Why? Because isn’t machine learning and big data reliant on who has the largest dataset? Google has many times the amount of raw data being fed into it from users, and many times the amount of feedback from users clicking on things - so surely Google must, by the logic of AI training, be better placed to better understand what users are looking for, right? How can Bing ever hope to compete?

“Definitely the more data the better”, says Jordi, but he says, “the question is how much of that do we need to be competitive?”

To be fair to Bing, as Jordi points out, it isn’t being completely crowded out by Google. He points out that Bing accounts for 23.8% of searches on PCs - actually up from the 4% share it had when it launched. And this still translates to millions of queries every day.

“So we’ve got to a point where we have enough data, especially in [the PC market], where we can really get very strong signal - and the product has been improving”, Jordi argues. “More people have been coming to the product and so I think that as much as more data is better, we have been able to make very good use of the data that we have to continue to grow, and also we have been able to push the limits on making sure that the algorithms are as dense as possible to again provide as relevant as possible results.”

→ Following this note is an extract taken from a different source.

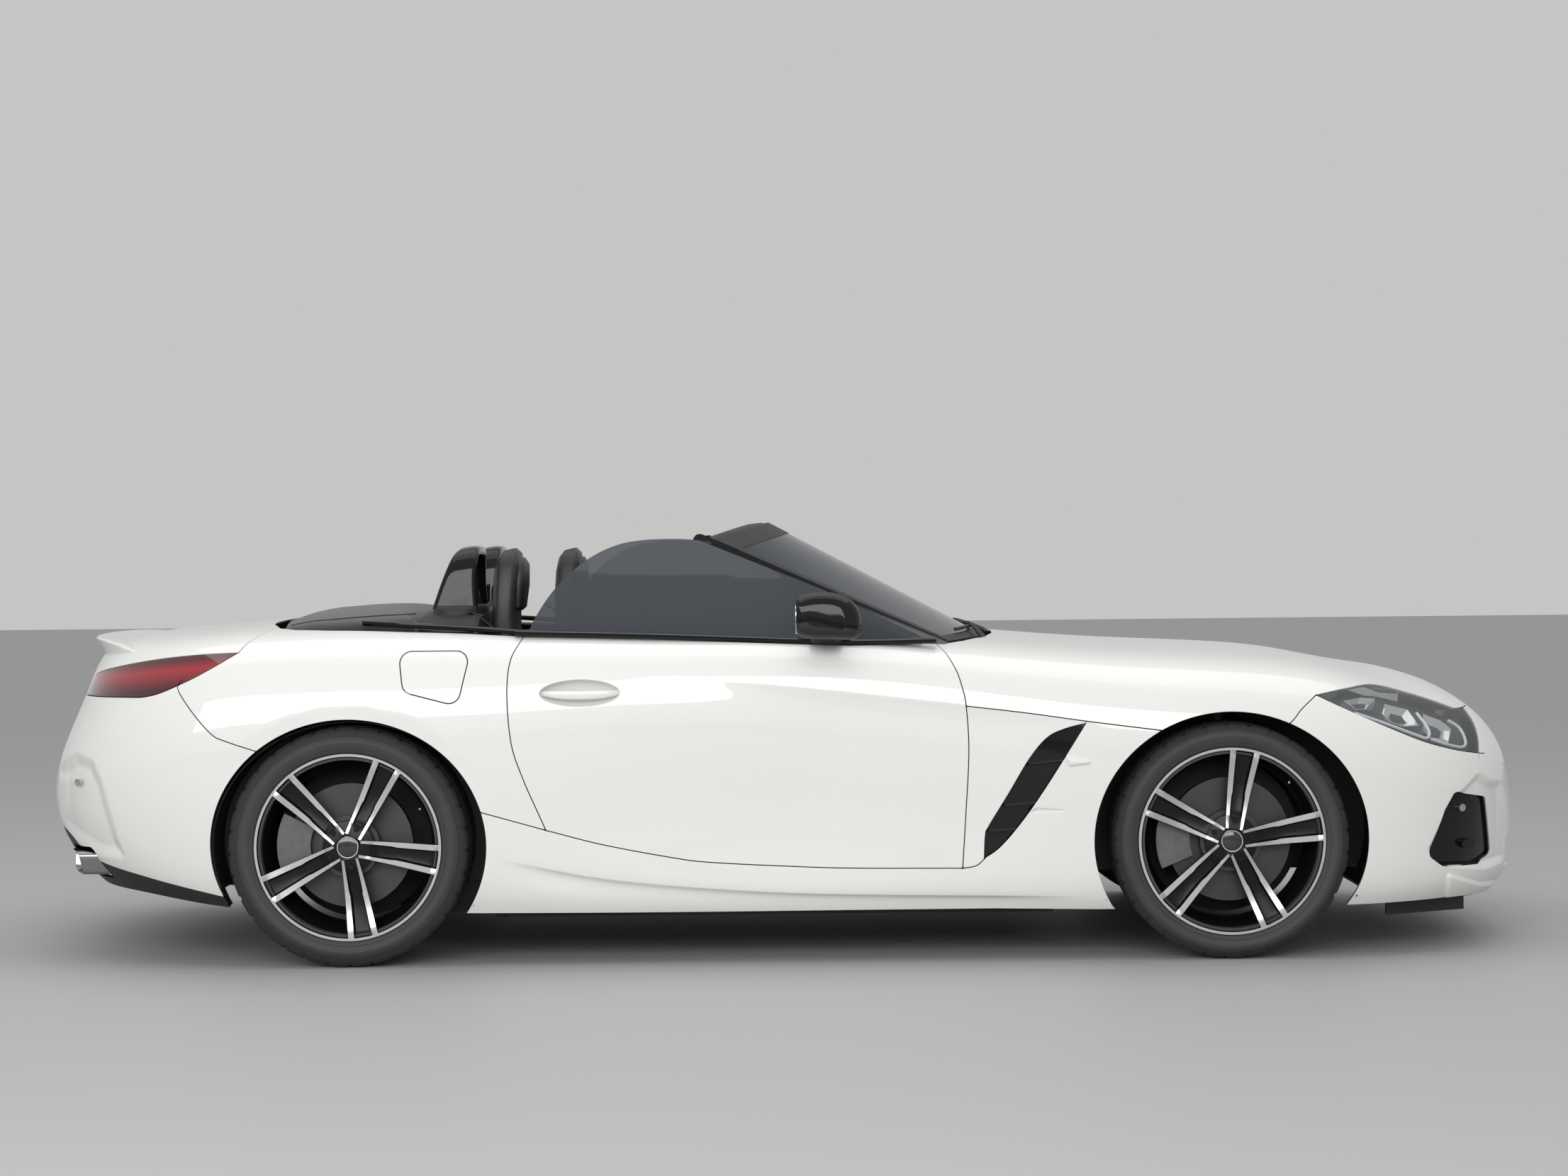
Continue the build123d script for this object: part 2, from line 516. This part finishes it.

“I think the main thing if you like for what we’re trying to do is by using this higher level intelligence in our algorithm, try to come up with results that are ultimately more comprehensive and more objective, and especially the work that we’re doing in intelligent answers in this world of fake news and misinformation on the web, we’re trying to come up with results that are more objective and if anything, I think objectivity in search couldn’t be more important today.”